Work to complete:
Using the data below, output the first line and every line after it up to and including the line containing "background_light.data.spread = grid_spread", exactly as written and with nothing added.

----- Data lines -----

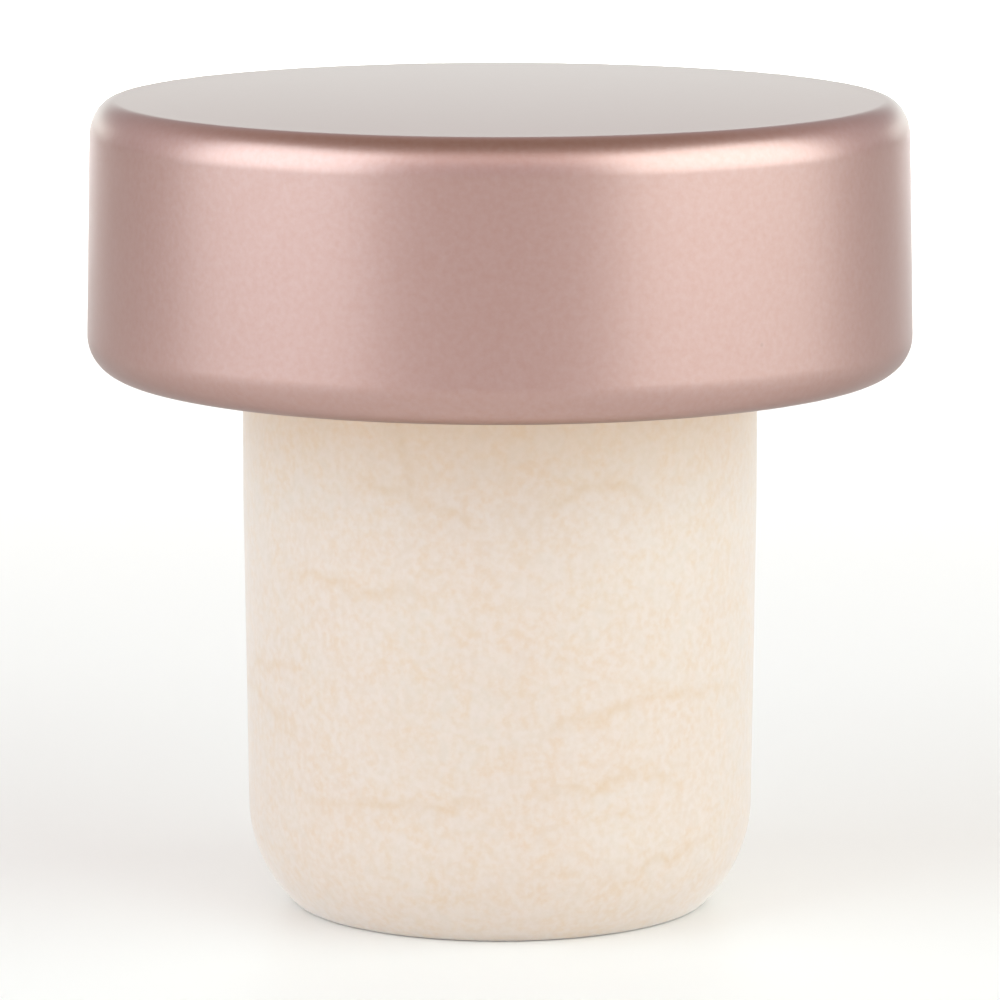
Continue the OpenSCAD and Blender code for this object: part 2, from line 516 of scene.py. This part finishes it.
def soft_box(name, bearing, distance, height, width, tall, tip, radiance, colour):
    """A rectangular light that faces the stopper's axis. Its bearing, round from the camera's side, and its
    tip downwards are in degrees."""
    light = bpy.data.lights.new(name, "AREA")
    light.shape = "RECTANGLE"
    light.size = width
    light.size_y = tall
    light.energy = radiance * math.pi * width * tall
    light.color = linear(colour)[:3]
    turn = math.radians(bearing)
    lamp = bpy.data.objects.new(name, light)
    lamp.location = (distance * math.sin(turn), -distance * math.cos(turn), height)
    lamp.rotation_euler = (math.radians(90 - tip), 0, turn)
    bpy.context.collection.objects.link(lamp)
    return lamp


soft_box("soft_box_left", bearing=-64, distance=0.33, height=0.20, width=0.366, tall=0.36, tip=0,
         radiance=2.2, colour="#e0f8ff")
soft_box("soft_box_right", bearing=66.5, distance=0.33, height=0.20, width=0.454, tall=0.36, tip=0,
         radiance=2.25, colour="#e8ffff")
soft_box("soft_box_back", bearing=180, distance=1.1, height=0.12, width=1.69, tall=0.24, tip=0,
         radiance=1.88, colour="#eafff9")
soft_box("soft_box_front", bearing=0, distance=0.45, height=0.43, width=0.80, tall=0.30, tip=42,
         radiance=0.49, colour="#ffffff")
background_light = soft_box("background_light", bearing=180, distance=0.55, height=0.5, width=0.30,
                            tall=0.30, tip=79, radiance=6.9, colour="#fdffff")
grid_spread = math.radians(50)
background_light.data.spread = grid_spread

air_white = "#fff7fa"
air_warm = "#ffe5d2"
air_level = 0.82
overhead_level = 0.43
# The air changes between these rises of view, from 0 at the horizon to 1 straight up
dims_from = 0.5
dims_to = 0.95
world = bpy.data.worlds.new("studio_air")
world.use_nodes = True
tree = world.node_tree
air = tree.nodes["Background"]
sky = add_node(tree, "TexCoord")
rise = add_node(tree, "SeparateXYZ", {"Vector": sky.outputs["Generated"]})
warmth = add_node(tree, "MapRange", {
    "Value": rise.outputs["Z"], "From Min": dims_from, "From Max": dims_to,
})
tint = add_node(tree, "Mix", {
    "Factor": warmth.outputs["Result"], "A": linear(air_white), "B": linear(air_warm),
}, data_type="RGBA")
level = add_node(tree, "MapRange", {
    "Value": rise.outputs["Z"], "From Min": dims_from, "From Max": dims_to,
    "To Min": air_level, "To Max": overhead_level,
})
tree.links.new(tint.outputs["Result"], air.inputs["Color"])
tree.links.new(level.outputs["Result"], air.inputs["Strength"])
bpy.context.scene.world = world
bpy.context.scene.view_settings.view_transform = "Standard"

-----

The response:
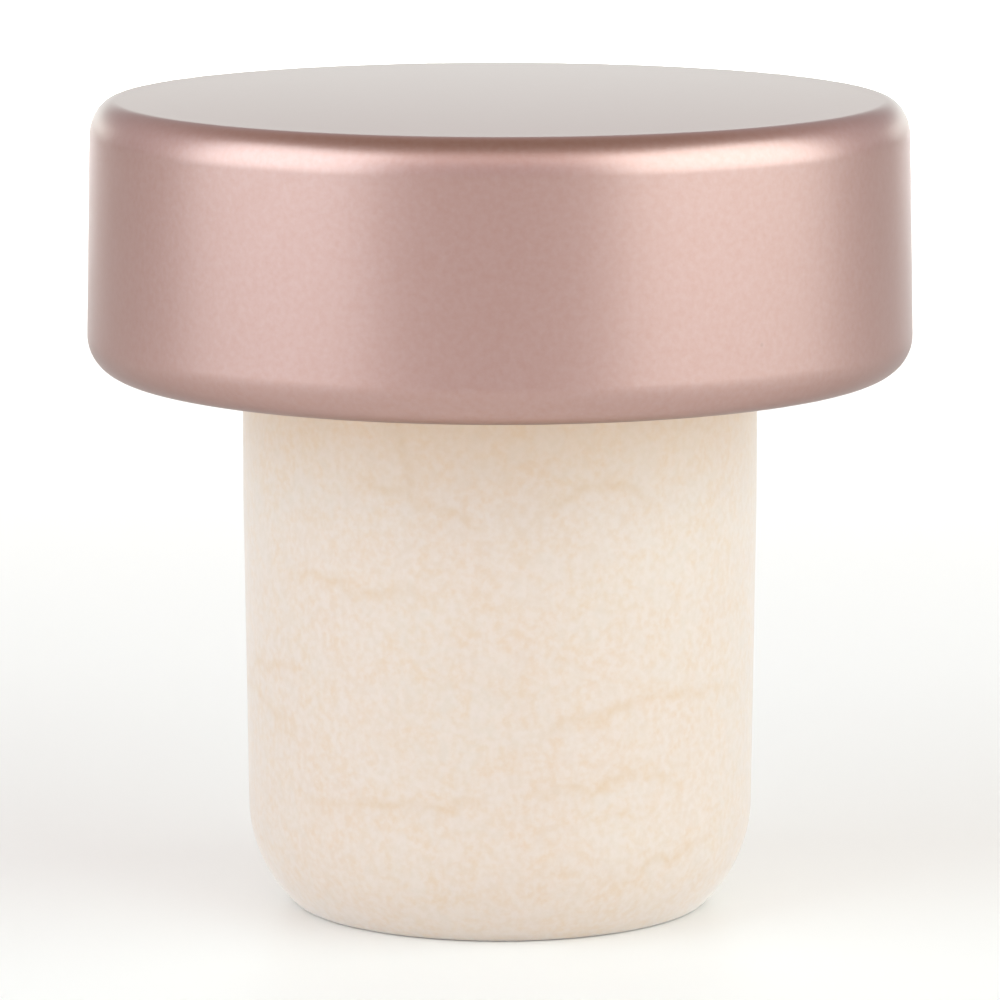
Continue the OpenSCAD and Blender code for this object: part 2, from line 516 of scene.py. This part finishes it.
def soft_box(name, bearing, distance, height, width, tall, tip, radiance, colour):
    """A rectangular light that faces the stopper's axis. Its bearing, round from the camera's side, and its
    tip downwards are in degrees."""
    light = bpy.data.lights.new(name, "AREA")
    light.shape = "RECTANGLE"
    light.size = width
    light.size_y = tall
    light.energy = radiance * math.pi * width * tall
    light.color = linear(colour)[:3]
    turn = math.radians(bearing)
    lamp = bpy.data.objects.new(name, light)
    lamp.location = (distance * math.sin(turn), -distance * math.cos(turn), height)
    lamp.rotation_euler = (math.radians(90 - tip), 0, turn)
    bpy.context.collection.objects.link(lamp)
    return lamp


soft_box("soft_box_left", bearing=-64, distance=0.33, height=0.20, width=0.366, tall=0.36, tip=0,
         radiance=2.2, colour="#e0f8ff")
soft_box("soft_box_right", bearing=66.5, distance=0.33, height=0.20, width=0.454, tall=0.36, tip=0,
         radiance=2.25, colour="#e8ffff")
soft_box("soft_box_back", bearing=180, distance=1.1, height=0.12, width=1.69, tall=0.24, tip=0,
         radiance=1.88, colour="#eafff9")
soft_box("soft_box_front", bearing=0, distance=0.45, height=0.43, width=0.80, tall=0.30, tip=42,
         radiance=0.49, colour="#ffffff")
background_light = soft_box("background_light", bearing=180, distance=0.55, height=0.5, width=0.30,
                            tall=0.30, tip=79, radiance=6.9, colour="#fdffff")
grid_spread = math.radians(50)
background_light.data.spread = grid_spread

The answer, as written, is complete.